Violet Goncarovs, grade 9, Home-schooled, Trumansburg, NY

Summer spreads her warm wings of sunlight over the Finger Lakes region. All the overflowing streams are leveling to their summer capacity and the colossal Cayuga Lake is finally warming its murky depths. There are so many things I love about early summer around Cayuga: the blossoming lilacs, the full canopy of my favorite maple tree, and most of all, swimming in the lake. As long as I can remember, I’ve always excitedly awaited the first swim of the season. Diving into the frigid water makes me think of how deceivingly inviting and warm it looks. I always swim back towards shore chattering, but I couldn’t be happier. I will always remember Cayuga in its first-swim form: chilly, regal, and full of life.
Growing up in this area of bountiful waterfalls, glimmering lakes, and oddly beautiful swamps, I have been spoiled by nature’s grace. I can’t imagine life any place else. It would so dull in comparison. I know why so many people before me have settled and lived their lives out on the shores of Cayuga. Beauty and sublimeness at this immensity is so rare, how could anyone not fall in love with this area?
Behind its beauty, Cayuga holds a vibe of importance. I see and feel that significance every time I walk in a tributary stream or turn on a faucet and let the water run over my hands. Cayuga’s role in human life has changed over the centuries. At first it provided food, enjoyment and cleansing properties for the first inhabitants of its shores, The Cayugas. Then as the white man came it provided means for boat transportation and ice for the white man’s iceboxes. As humans moved their life away from nature, Cayuga Lake moved into the position of water supply and sewage disposal. Although this may seem like a sorry title, it is the most important “job” Cayuga could have. Although many people ignore this glacier lake and its feeding streams as anything but a vital water supply, there are many souls who care for fit in the way I do: as a living thing.

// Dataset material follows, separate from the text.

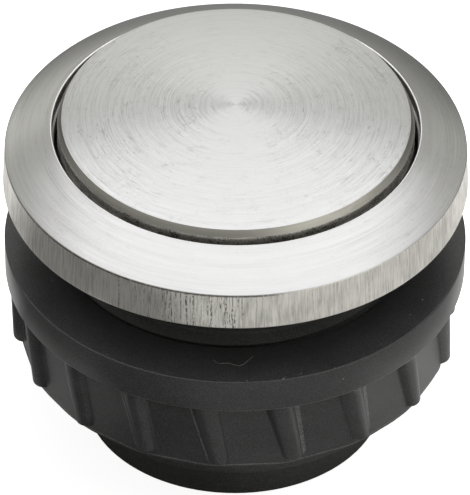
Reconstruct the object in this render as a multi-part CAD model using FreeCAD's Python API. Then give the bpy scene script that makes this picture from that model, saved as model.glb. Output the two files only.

I understand that Cayuga Lake doesn’t live and breathe on a biological standard, but perhaps through all the life that it supports it lives in its own way. As with any living thing, I try to respect this vital variable in my life. I care for Cayuga’s health by picking up litter, educating myself about what I pour down the drain, and learning about the public water systems connected to the lake. I have visited both the Ithaca Sewage Treatment Plant and the Bolton Point Water Plant to further my education on this matter. I want to preserve and restore Cayuga Lake and the surrounding area so that the succeeding generations can have the luxuries that I’ve had: clean water and an enjoyable environment.
A short walk from my house is an important imaginary line. The line separates Seneca Lake’s watershed from the Cayuga Lake’s watershed. Two swamps and two streams make this line. One stream flows out of the western swamp and eventually in to Seneca Lake. The other flows east, into Taughannock Creek, over the highest falls east of the Mississippi, and into Cayuga Lake. As shown by this example of connection, no matter how I look at my life, I am fully and eternally connected to the water that surrounds me. The Cayuga Lake Watershed is a part of me, and I hope that someday it will be as pure, as ecologically balanced, and pollutant free as Cayuga’s potential allows.